▸ YOUR INSTRUCTIONS: Please write out the complete listing that follows, exactly as it reads.

▸ PROVIDED INFORMATION:
# # #
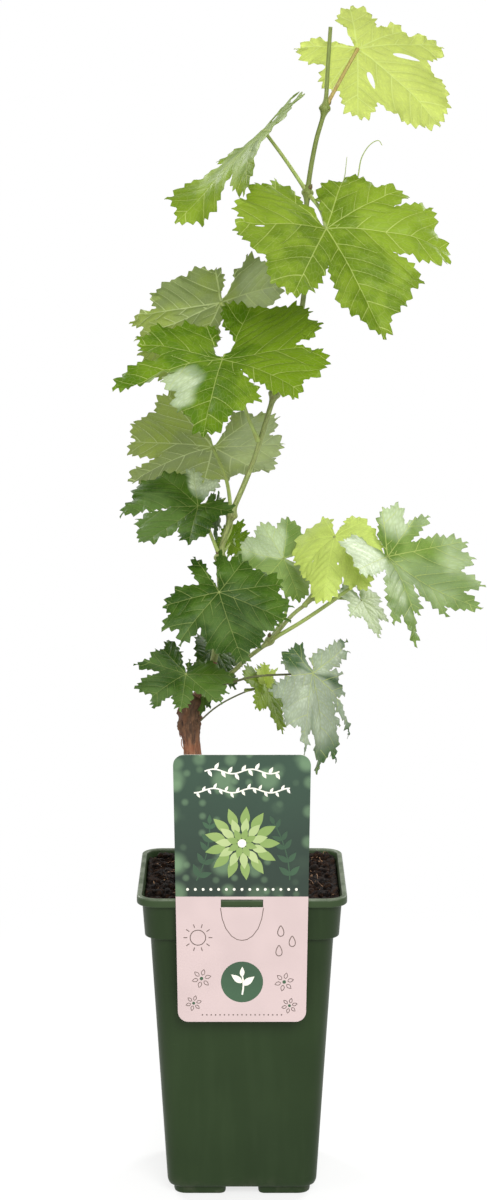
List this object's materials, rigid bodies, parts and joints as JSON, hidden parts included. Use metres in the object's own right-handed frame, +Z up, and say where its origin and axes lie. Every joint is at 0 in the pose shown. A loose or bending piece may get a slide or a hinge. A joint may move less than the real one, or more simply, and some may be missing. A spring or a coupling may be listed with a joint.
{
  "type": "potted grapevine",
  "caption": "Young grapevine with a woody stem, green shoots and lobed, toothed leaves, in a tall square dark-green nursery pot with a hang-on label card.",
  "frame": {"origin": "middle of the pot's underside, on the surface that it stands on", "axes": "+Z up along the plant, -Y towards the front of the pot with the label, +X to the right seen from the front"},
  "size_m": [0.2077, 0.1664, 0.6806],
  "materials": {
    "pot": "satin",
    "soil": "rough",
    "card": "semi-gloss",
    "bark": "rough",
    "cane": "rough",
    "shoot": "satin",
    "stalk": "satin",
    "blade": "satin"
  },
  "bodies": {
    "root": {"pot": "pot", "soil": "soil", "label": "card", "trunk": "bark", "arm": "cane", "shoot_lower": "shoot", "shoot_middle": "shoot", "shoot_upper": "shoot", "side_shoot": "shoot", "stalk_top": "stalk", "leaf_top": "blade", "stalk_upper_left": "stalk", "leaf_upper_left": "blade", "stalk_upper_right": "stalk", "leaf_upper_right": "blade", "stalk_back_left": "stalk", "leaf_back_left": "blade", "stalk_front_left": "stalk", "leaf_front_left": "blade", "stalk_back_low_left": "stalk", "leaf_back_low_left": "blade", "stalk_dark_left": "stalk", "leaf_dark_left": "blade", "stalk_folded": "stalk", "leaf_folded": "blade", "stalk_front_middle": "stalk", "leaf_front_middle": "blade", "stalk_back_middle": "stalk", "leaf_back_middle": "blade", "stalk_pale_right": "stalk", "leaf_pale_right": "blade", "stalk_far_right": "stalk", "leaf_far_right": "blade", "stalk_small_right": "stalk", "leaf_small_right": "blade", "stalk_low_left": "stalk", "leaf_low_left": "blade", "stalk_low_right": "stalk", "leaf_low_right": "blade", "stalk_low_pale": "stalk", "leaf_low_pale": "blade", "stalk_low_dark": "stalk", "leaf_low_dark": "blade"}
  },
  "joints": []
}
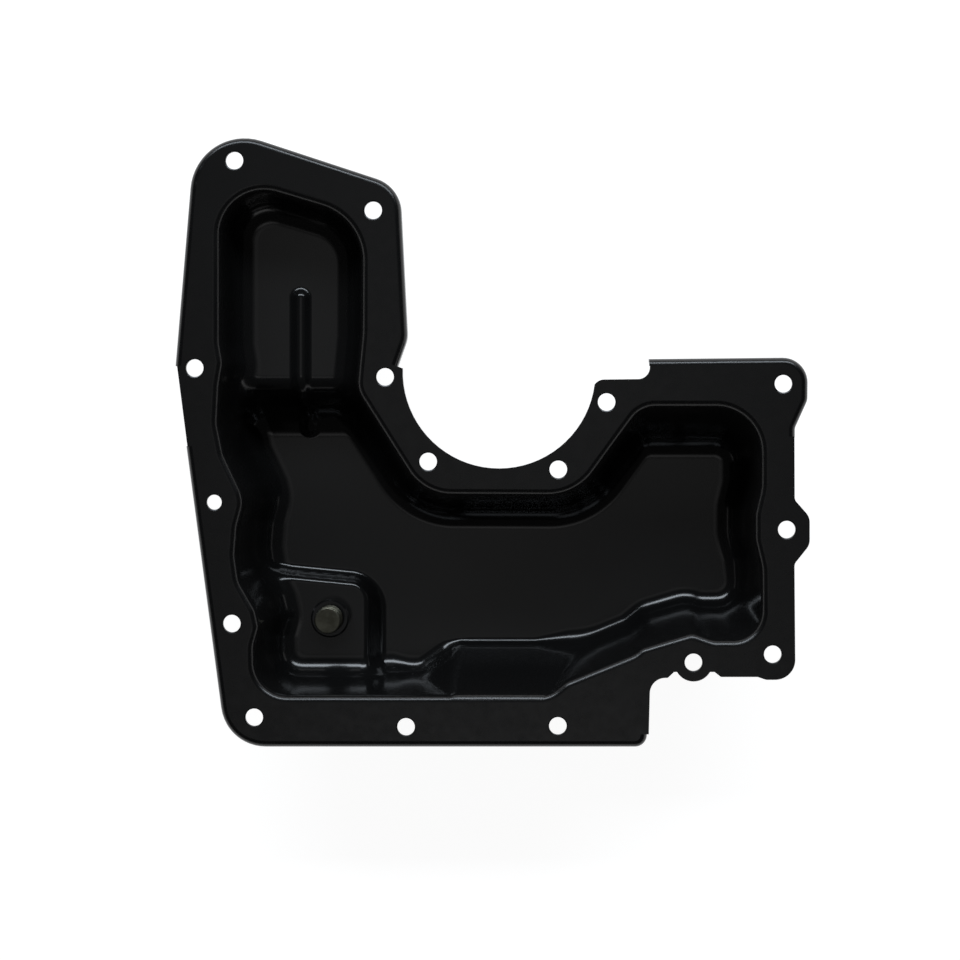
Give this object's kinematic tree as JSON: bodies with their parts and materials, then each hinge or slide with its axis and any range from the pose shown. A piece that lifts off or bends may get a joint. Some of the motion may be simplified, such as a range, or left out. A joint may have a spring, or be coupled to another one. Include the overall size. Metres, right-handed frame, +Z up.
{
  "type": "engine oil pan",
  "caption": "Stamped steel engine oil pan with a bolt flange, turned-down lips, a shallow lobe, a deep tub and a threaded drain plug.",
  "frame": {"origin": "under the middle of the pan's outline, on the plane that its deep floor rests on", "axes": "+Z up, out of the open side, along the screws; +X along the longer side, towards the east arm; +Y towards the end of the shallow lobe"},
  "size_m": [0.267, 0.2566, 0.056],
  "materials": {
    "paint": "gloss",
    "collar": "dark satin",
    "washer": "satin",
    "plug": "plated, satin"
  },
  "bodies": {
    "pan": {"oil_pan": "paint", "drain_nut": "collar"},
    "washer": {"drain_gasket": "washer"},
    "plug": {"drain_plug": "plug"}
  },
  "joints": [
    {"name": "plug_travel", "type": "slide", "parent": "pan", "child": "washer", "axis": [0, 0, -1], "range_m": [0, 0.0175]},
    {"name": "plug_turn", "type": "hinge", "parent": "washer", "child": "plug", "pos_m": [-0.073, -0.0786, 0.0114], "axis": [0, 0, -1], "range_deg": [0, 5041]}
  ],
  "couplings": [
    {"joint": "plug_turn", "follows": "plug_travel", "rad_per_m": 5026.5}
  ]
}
# # #
▸ OUTPUT OF THE TASK:
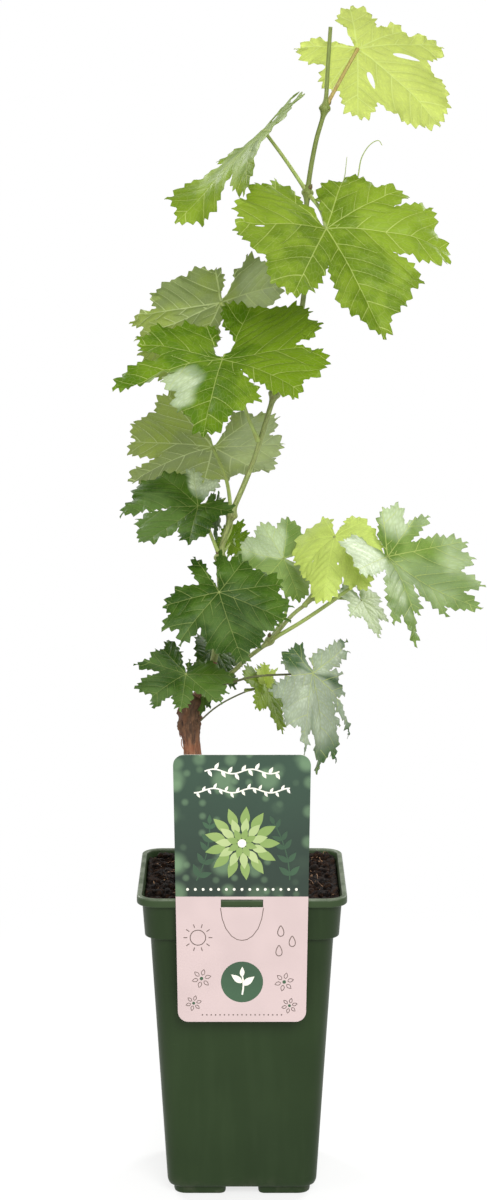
List this object's materials, rigid bodies, parts and joints as JSON, hidden parts included. Use metres in the object's own right-handed frame, +Z up, and say where its origin and axes lie. Every joint is at 0 in the pose shown. A loose or bending piece may get a slide or a hinge. A joint may move less than the real one, or more simply, and some may be missing. A spring or a coupling may be listed with a joint.
{
  "type": "potted grapevine",
  "caption": "Young grapevine with a woody stem, green shoots and lobed, toothed leaves, in a tall square dark-green nursery pot with a hang-on label card.",
  "frame": {"origin": "middle of the pot's underside, on the surface that it stands on", "axes": "+Z up along the plant, -Y towards the front of the pot with the label, +X to the right seen from the front"},
  "size_m": [0.2077, 0.1664, 0.6806],
  "materials": {
    "pot": "satin",
    "soil": "rough",
    "card": "semi-gloss",
    "bark": "rough",
    "cane": "rough",
    "shoot": "satin",
    "stalk": "satin",
    "blade": "satin"
  },
  "bodies": {
    "root": {"pot": "pot", "soil": "soil", "label": "card", "trunk": "bark", "arm": "cane", "shoot_lower": "shoot", "shoot_middle": "shoot", "shoot_upper": "shoot", "side_shoot": "shoot", "stalk_top": "stalk", "leaf_top": "blade", "stalk_upper_left": "stalk", "leaf_upper_left": "blade", "stalk_upper_right": "stalk", "leaf_upper_right": "blade", "stalk_back_left": "stalk", "leaf_back_left": "blade", "stalk_front_left": "stalk", "leaf_front_left": "blade", "stalk_back_low_left": "stalk", "leaf_back_low_left": "blade", "stalk_dark_left": "stalk", "leaf_dark_left": "blade", "stalk_folded": "stalk", "leaf_folded": "blade", "stalk_front_middle": "stalk", "leaf_front_middle": "blade", "stalk_back_middle": "stalk", "leaf_back_middle": "blade", "stalk_pale_right": "stalk", "leaf_pale_right": "blade", "stalk_far_right": "stalk", "leaf_far_right": "blade", "stalk_small_right": "stalk", "leaf_small_right": "blade", "stalk_low_left": "stalk", "leaf_low_left": "blade", "stalk_low_right": "stalk", "leaf_low_right": "blade", "stalk_low_pale": "stalk", "leaf_low_pale": "blade", "stalk_low_dark": "stalk", "leaf_low_dark": "blade"}
  },
  "joints": []
}
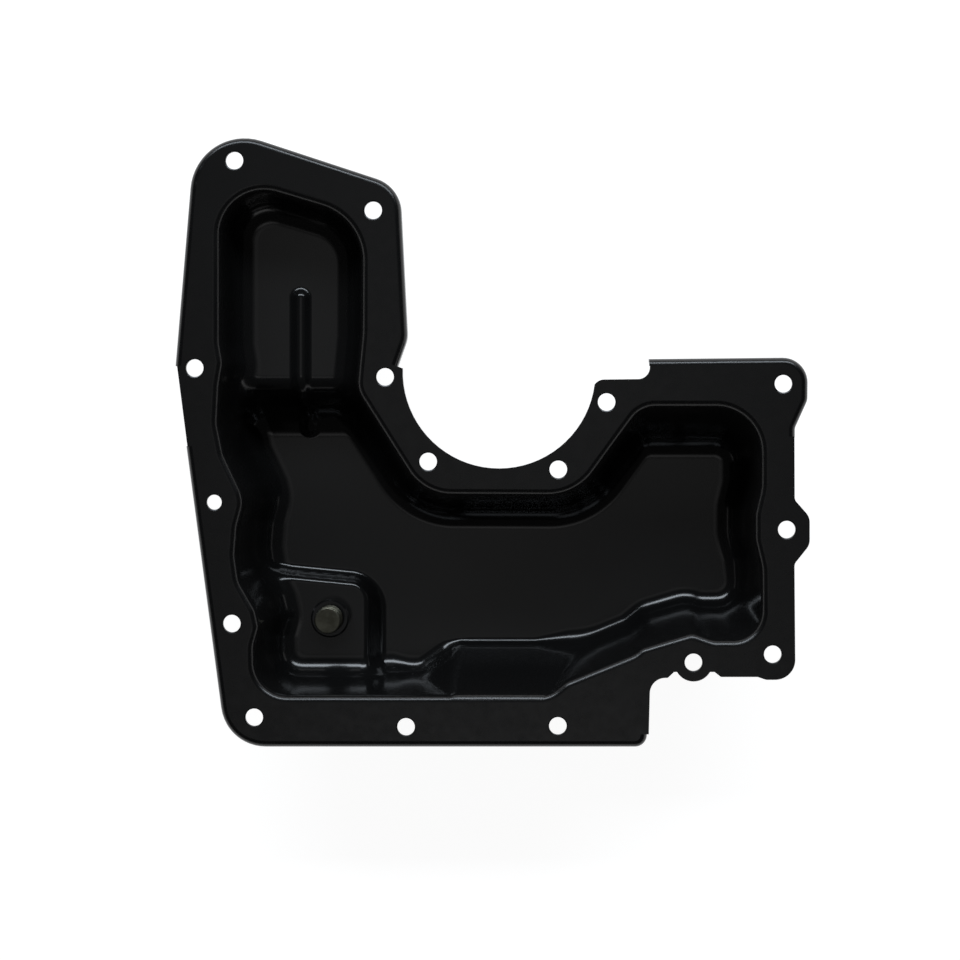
Give this object's kinematic tree as JSON: bodies with their parts and materials, then each hinge or slide with its axis and any range from the pose shown. A piece that lifts off or bends may get a joint. Some of the motion may be simplified, such as a range, or left out. A joint may have a spring, or be coupled to another one. Include the overall size. Metres, right-handed frame, +Z up.
{
  "type": "engine oil pan",
  "caption": "Stamped steel engine oil pan with a bolt flange, turned-down lips, a shallow lobe, a deep tub and a threaded drain plug.",
  "frame": {"origin": "under the middle of the pan's outline, on the plane that its deep floor rests on", "axes": "+Z up, out of the open side, along the screws; +X along the longer side, towards the east arm; +Y towards the end of the shallow lobe"},
  "size_m": [0.267, 0.2566, 0.056],
  "materials": {
    "paint": "gloss",
    "collar": "dark satin",
    "washer": "satin",
    "plug": "plated, satin"
  },
  "bodies": {
    "pan": {"oil_pan": "paint", "drain_nut": "collar"},
    "washer": {"drain_gasket": "washer"},
    "plug": {"drain_plug": "plug"}
  },
  "joints": [
    {"name": "plug_travel", "type": "slide", "parent": "pan", "child": "washer", "axis": [0, 0, -1], "range_m": [0, 0.0175]},
    {"name": "plug_turn", "type": "hinge", "parent": "washer", "child": "plug", "pos_m": [-0.073, -0.0786, 0.0114], "axis": [0, 0, -1], "range_deg": [0, 5041]}
  ],
  "couplings": [
    {"joint": "plug_turn", "follows": "plug_travel", "rad_per_m": 5026.5}
  ]
}